Don’t plan too far ahead
I love a good long-term plan. But when circumstances change (breakups, new jobs, health issues or negative situations), so should your goals. September 2015, just before I decided to start saving for a move overseas, I had a completely different goal on where I wanted to be by this time. Now, I realise how low I had set the bar. I am worth so much more than what I had accepted. Don’t just agree with what you’re given, fight for what you deserve. Every time a new challenge comes, push through it because you are worth the rewards.
Complete contentment does exist
Whilst there has been many moments of excitement, wonder, laughter and adventure, I can remember distinct memories of complete contentment from the past 500 days, where everything was right where it should have been; where I was exhilarated, free and happy. Some of those times:
- Seeing the Northern Lights at the top of a mountain in complete silence with five other people.

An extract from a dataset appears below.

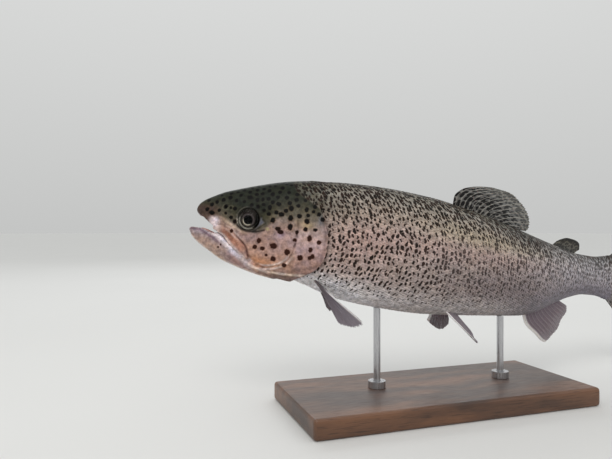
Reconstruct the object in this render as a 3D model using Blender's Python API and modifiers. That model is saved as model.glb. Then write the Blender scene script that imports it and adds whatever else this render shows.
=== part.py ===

- Standing on Hungerford and Golden Jubilee bridges overlooking my favourite view of London, listening to a busker play Elton John songs.
- Sitting on a ledge alone overlooking the Mediterranean Sea at Cinque Terre with my pesto pasta.
- Valentine’s Day in Paris at night.
I don’t expect, or want, to feel that all of the time, but this is one of my major lessons from working hard for what I wanted. I, and you, deserve to be happy. Go after what you want and see what happens.
You can be literally living your dreams and still get FOMO
It can come as quite a shock when life back home doesn’t stay as it was when you left it. Suddenly it goes from missed birthdays to weddings to even friends not being around when I will come back. Whilst I know my friends and family support me, I made the selfish decision to travel the world and this is one of the prices I continue to pay for it. Just remember that those who matter will understand that weeks or months of nothing doesn’t mean that they mean any less to you.
Never take for granted your national foods again
I’ve always liked Twisties. But since not being able to access them for less than 3x the reasonable Australian price, I LOVE cheese Twisties. I could be the most passionate Twisties spokesperson if only someone would listen. Don’t take Twisties for granted, ever. Also if anyone ever says Tim Tams taste like ‘Penguins,’ hit them.
Travellers (including you) can become selfish
Being a solo traveller requires a great deal of self-sufficiency in a variety of situations. However, when you get so used to that you forget about how important other people’s thoughts and experiences can be, and how hard it is to remember how to show decent respect. I’ve been caught out on this a few times, not out of spite, but due to the fact that I had to be selfish in order to live the life I had wanted. Just remember when you return to whatever normalcy you have; your travel stories and personal growth should not be 100% of the conversation.
Money is always an issue
I saved for a solid year before moving abroad and quickly saw that money deplete after my first six weeks of intense travelling followed by setting up in London. Before almost every trip, regardless of how much saving I’ve done and how budget the trip is, I’ve had some sort of money meltdown or intense budgeting. So when I get told “you’ve really been everywhere” or “I can’t believe you can afford to travel that much!” I feel like squirming. Unless you’re getting paid by the bucketload (hint: teachers do not) or on sponsored trips, most people have to compromise, and I’m no exception to this. The big ‘Europe trip’ that I started with is not the sort of travelling I tend to do now. Mainly because it’s not a sustainable way to travel financially. Don’t let Instagram fool you, in between those calming pictures by the coastline I’m usually walking instead of catching transport, eating from cheap convenience stores or bakeries instead of restaurants and sleeping in large hostel dorms instead of hotel rooms.
If I want to see more countries and cities, I have to skip the big lunches or dinners out or choose which of the expensive activities I really want to do.